Density entitlement. Student housing is financially viable only at higher densities. A project needs to achieve sufficient bed count relative to land cost to hit acceptable returns. Many markets around strong university campuses have adopted form-based codes or overlay districts that specifically allow higher residential density within defined proximity bands. Understanding the as-of-right entitlement position before site acquisition is non-negotiable.

Parking requirements. This is where student housing diverges sharply from conventional multifamily. Institutional operators have reduced parking ratios aggressively at walkable urban campus locations, in some cases to 0.1 to 0.2 spaces per bed. However, local zoning codes often have not kept pace. Navigating parking variance requirements or finding sites with existing reduced-parking entitlements is a common deal-shaping constraint.

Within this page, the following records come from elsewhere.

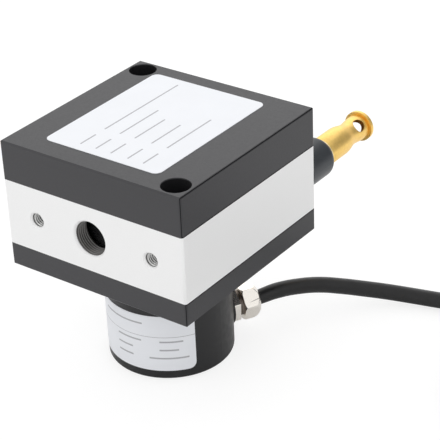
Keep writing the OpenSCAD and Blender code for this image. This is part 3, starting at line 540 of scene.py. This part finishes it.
def dress(node, look, edge=0.0):
    """Gives a frame piece its finish, and rounds its sharp edges by edge metres."""
    piece = NODES[node]
    piece.data.materials.clear()
    piece.data.materials.append(look)
    if edge > 0:
        weld = piece.modifiers.new("weld", "WELD")
        weld.merge_threshold = 0.002 * MM
        bevel = piece.modifiers.new("edges", "BEVEL")
        bevel.width = edge
        bevel.segments = 2
        bevel.limit_method = "ANGLE"
        bevel.angle_limit = math.radians(35)
        bevel.harden_normals = True


def dress_all(nodes, look):
    """Gives several frame pieces the same finish."""
    for node in nodes:
        dress(node, look)


# ---------- camera ----------


class ENCODER_OT_camera(Operator):
    """Places the camera"""

    bl_idname = "encoder.camera"
    bl_label = "Camera"

    def execute(self, context):
        studio = context.scene.encoder_studio
        data = bpy.data.cameras.new("camera")
        data.lens = studio.lens
        data.sensor_width = 36
        data.clip_start = 0.01
        camera = add_object("camera", data)
        turned = Matrix.Rotation(studio.azimuth, 4, "Z")
        turned @= Matrix.Rotation(math.pi / 2 - studio.elevation, 4, "X")
        turned @= Matrix.Rotation(studio.roll, 4, "Z")
        back = Matrix.Translation((0, 0, studio.distance))
        camera.matrix_world = Matrix.Translation(studio.target) @ turned @ back
        context.scene.camera = camera
        return {"FINISHED"}


# ---------- free cable ----------

# The loose stretch, from the gland's tip over the ground to the coil
CABLE_ROUTE = [
    (0.017, 0.029, 0.008), (0.021, 0.0345, 0.0079), (0.025, 0.0395, 0.0071), (0.030, 0.044, 0.0059),
    (0.035, 0.048, 0.0046), (0.040, 0.0515, 0.0035), (0.046, 0.0545, 0.0027), (0.052, 0.0567, 0.0023),
    (0.058, 0.0584, 0.0022), (0.067, 0.0599, 0.0022), (0.077, 0.0609, 0.0026), (0.088, 0.0612, 0.0044),
    (0.099, 0.0612, 0.0064)]
# Share by which the loose stretch is thicker than the wound turns, and its gap over the ground
LOOSE_SWELL = 0.08
LOOSE_GAP = 0.04 * MM
# Column and row of the coil's section in which the cable starts, of two columns and three rows
COIL_START = (1, 1)
# Degrees round the coil at which it starts to change its place, and the column and row it goes to
COIL_MOVES = [(240, 1, 2), (560, 0, 2), (895, 0, 1), (1230, 0, 0), (1565, 1, 0)]
# Degrees that each such change takes
MOVE_TURN = 25
# Degrees round the coil from its first point to its last
COIL_TURN = 1890
# Radius of a core, and the distance and angle between neighbouring cores
CORE_RADIUS = 0.4 * MM
CORE_PITCH = 0.86 * MM
CORE_FAN = math.radians(7.8)
CORE_COLOURS = {
    "red": (0.55, 0.02, 0.015), "white": (0.75, 0.74, 0.70), "yellow": (0.80, 0.55, 0.03),
    "black": (0.015, 0.015, 0.016), "green": (0.03, 0.30, 0.06)}


def eased(share):
    """Smooth step from 0 to 1, for a share that may lie beyond them."""
    share = max(0.0, min(1.0, share))
    return share * share * (3 - 2 * share)


def coil_points(diameter, step=10):
    """Points of the coil, clockwise from its far side, as it moves from place to place in its section."""
    low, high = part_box("cable_coil")
    middle = Vector(((low.x + high.x) / 2, (low.y + high.y) / 2, low.z))
    middle_r = (high.x - low.x) / 2 - diameter
    points = []
    for turned in range(0, COIL_TURN + 1, step):
        column, row = COIL_START
        for start, new_column, new_row in COIL_MOVES:
            moved = eased((turned - start) / MOVE_TURN)
            column += (new_column - column) * moved
            row += (new_row - row) * moved
        radius = middle_r + (column - 0.5) * diameter
        points.append(middle + polar(math.radians(90 - turned), radius, (row + 0.5) * diameter))
    return points


class ENCODER_OT_cable(Operator):
    """Lays the free cable, winds its stored length into a coil and strips its end"""

    bl_idname = "encoder.cable"
    bl_label = "Cable"

    def execute(self, context):
        sizes, colours = context.scene.encoder_sizes, context.scene.encoder_colours
        diameter = sizes.cable_diameter
        tip = GLAND_FOOT + GLAND_AXIS * max(along_gland(v) for v in NODES["gland_nut"].data.vertices)
        start = GLAND_FOOT + GLAND_AXIS * (tip.xy.length - 2 * diameter)
        lift = Vector((0, 0, LOOSE_SWELL * diameter / 2 + LOOSE_GAP))
        coil = coil_points(diameter)
        tail = self.tail(coil[-1].z)
        points = [start, tip, *[Vector(p) + lift for p in CABLE_ROUTE], *coil, *tail]
        cable = self.curve(points, diameter, finish("sheath", rubber, colours.sheath, 0.42))
        tie = self.tie(diameter)
        leads = self.leads(points[-1])
        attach(cable, "housing")
        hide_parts("cable", "cable_coil", "cable_tail")
        return {"FINISHED"}

    def tail(self, height):
        """Points of the short straight end that leaves the coil."""
        low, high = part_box("cable_tail")
        middle = (low.x + high.x) / 2
        return [Vector((middle, high.y + (low.y - high.y) * share, height)) for share in (0.25, 0.6, 1)]

    def curve(self, points, diameter, material):
        """One smooth curve through all points, with a round section that swells where it lies loose."""
        data = bpy.data.curves.new("cable_run", "CURVE")
        data.dimensions = "3D"
        data.resolution_u = 6
        data.bevel_depth = diameter / 2
        data.bevel_resolution = 6
        data.use_fill_caps = True
        spline = data.splines.new("BEZIER")
        spline.bezier_points.add(len(points) - 1)
        for index, (knot, point) in enumerate(zip(spline.bezier_points, points)):
            loose = 1 < index <= len(CABLE_ROUTE)
            knot.co = point
            knot.radius = 1.0 + (LOOSE_SWELL if loose else 0.0)
            knot.handle_left_type = knot.handle_right_type = "AUTO"
        data.materials.append(material)
        return add_object("cable_run", data)

    def tie(self, diameter):
        """Flat band round the coil's section, with bevelled edges."""
        middle = centre_of("cable_tie")
        steps = 48
        inner_r = diameter / 2
        thick = 0.8 * MM
        bevel = 0.2 * MM
        half_w = 2.3 * MM
        section = [(0, -half_w), (thick, -half_w + bevel), (thick, half_w - bevel), (0, half_w)]
        vertices = []
        for k in range(steps):
            turn = 2 * math.pi * (k + 0.5) / steps
            out = Vector((math.cos(turn), 0, math.sin(turn)))
            corner = Vector((math.copysign(inner_r, out.x), 0, math.copysign(diameter, out.z)))
            for push, side in section:
                vertices.append(middle + corner + out * (inner_r + push) + Vector((0, side, 0)))
        last = 4 * (steps - 1)
        faces = grid_faces(steps, 4) + [(last + k, last + (k + 1) % 4, (k + 1) % 4, k) for k in range(4)]
        nylon = finish("tie_nylon", rubber, (0.012, 0.012, 0.013), 0.35)
        tie = mesh_object("coil_tie", vertices, faces, nylon)
        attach(tie, "housing")
        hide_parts("cable_tie")
        return tie

    def leads(self, start):
        """Five coloured cores that fan out from the sheath's end, each with a tinned tip."""
        made = []
        for i, (shade, colour) in enumerate(CORE_COLOURS.items()):
            place = i - len(CORE_COLOURS) // 2
            sleeve = finish(f"core_{shade}", rubber, colour, 0.4)
            points = [self.core_point(start, place, run * MM) for run in range(-1, 23)]
            lead = tube(f"lead_{shade}", points, CORE_RADIUS, sleeve, 16)
            tip_points = [self.core_point(start, place, run * MM) for run in (21.5, 24, 26.4)]
            tip = tube(f"lead_tip_{shade}", tip_points, 0.6 * CORE_RADIUS, steel(0.72, 0.25), 12)
            for piece, slot in ((lead, "core_insulation"), (tip, "nickel")):
                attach(piece, "housing")
                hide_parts("cable_leads")
                made.append(piece)
        return made

    def core_point(self, start, place, run):
        """A core's centre, run metres past the sheath's end: it fans out and droops to the ground."""
        out = max(0.0, run)
        aside = place * CORE_PITCH + math.tan(place * CORE_FAN) * out
        height = start.z + (0.5 * MM - start.z) * eased(out / (15 * MM))
        return Vector((start.x + aside, start.y - run, height))


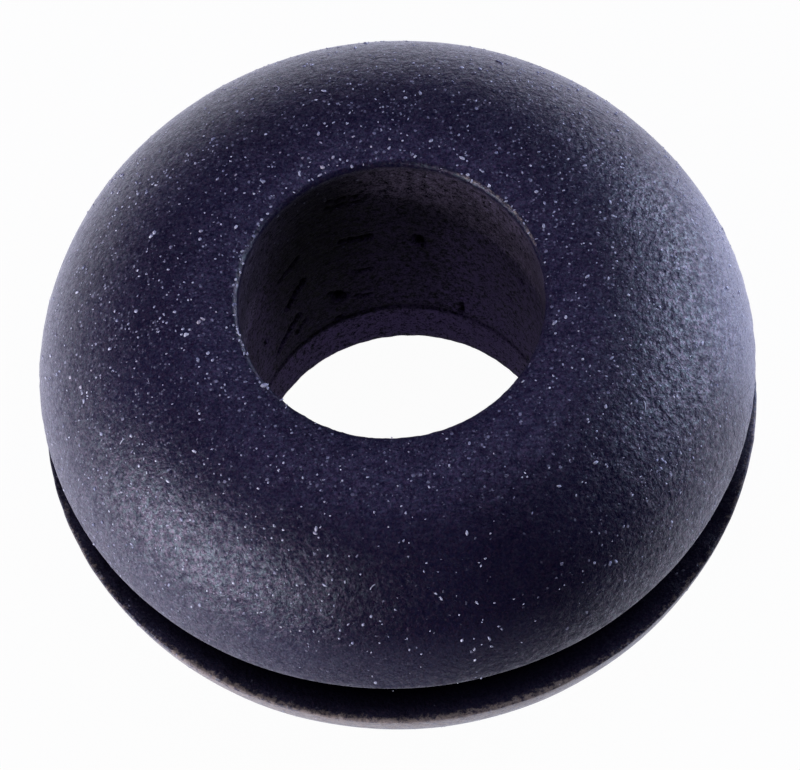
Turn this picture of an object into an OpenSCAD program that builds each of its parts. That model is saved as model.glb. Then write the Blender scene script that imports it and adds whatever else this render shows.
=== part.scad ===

Unit mix and bed-to-bath ratio. Student housing operators work primarily in two-, three-, and four-bedroom units with private bathrooms, a format that differs from conventional multifamily. The bed count rather than unit count is the primary revenue metric. A 200-unit conventional apartment project might have 200 rentable units. A 200-unit student housing project might have 600 beds. This affects both project economics and zoning calculations based on unit count.

Competition mapping. The relevant comp set for a new student housing project is the current PBSH inventory within the proximity catchment, not the general multifamily market. Enrollment figures, current PBSH supply, and planned deliveries over the development horizon determine the absorptive capacity for new supply.

The AI Workflow Application

Student housing development involves several analytical steps where AI is now compressing timelines meaningfully:

Enrollment data aggregation. Institutional enrollment data is publicly available through IPEDS (Integrated Postsecondary Education Data System), but parsing it by university, program type, international versus domestic student composition, and enrollment trend over time is labor-intensive when done manually. AI tools can aggregate and structure this data across a target list of universities in hours rather than days.

Proximity and competitive supply mapping. GIS-based AI site screening can calculate walkability scores, map existing PBSH inventory within defined distance bands, flag planned supply under permitting or construction, and score candidate sites against a defined proximity and density criteria matrix. What previously took a market analyst two to three days can be structured into an automated pipeline.

Zoning and entitlement research. Student housing zoning overlays, parking variance precedents, and density bonus eligibility vary significantly by municipality. AI systems with access to municipal code databases can surface the entitlement position for candidate sites quickly, flagging which sites are as-of-right versus which require discretionary approval.

Rent comp analysis and revenue modeling. Scraping current marketed rents at comparable PBSH properties, normalizing by bed type, floor, and amenity set, and building a bed-level revenue model is a structured data task that AI handles well. The accuracy of the comp set construction matters more than the calculation itself, which is why developer judgment on defining the catchment area remains critical.

Where the Opportunity Is

The undersupplied markets right now are not where most developers are looking. They are secondary university markets with enrollment growth, tight on-campus inventory, and limited competitive PBSH supply: schools in the 15,000 to 40,000 student enrollment range where the flagship-adjacent competition for land and entitlements is lower.

The Tier 1 coastal university markets (USC, NYU, Berkeley) are well-covered by institutional capital. The mid-tier flagship state school markets (University of Kentucky, University of Alabama, University of Arkansas) are where supply-demand fundamentals are most favorable and entitlement risk is lower.

For development teams with the analytical infrastructure to screen at scale, identifying the 15 to 20 university markets with the best demand/supply balance is now a tractable AI workflow problem. The investment thesis follows from the data.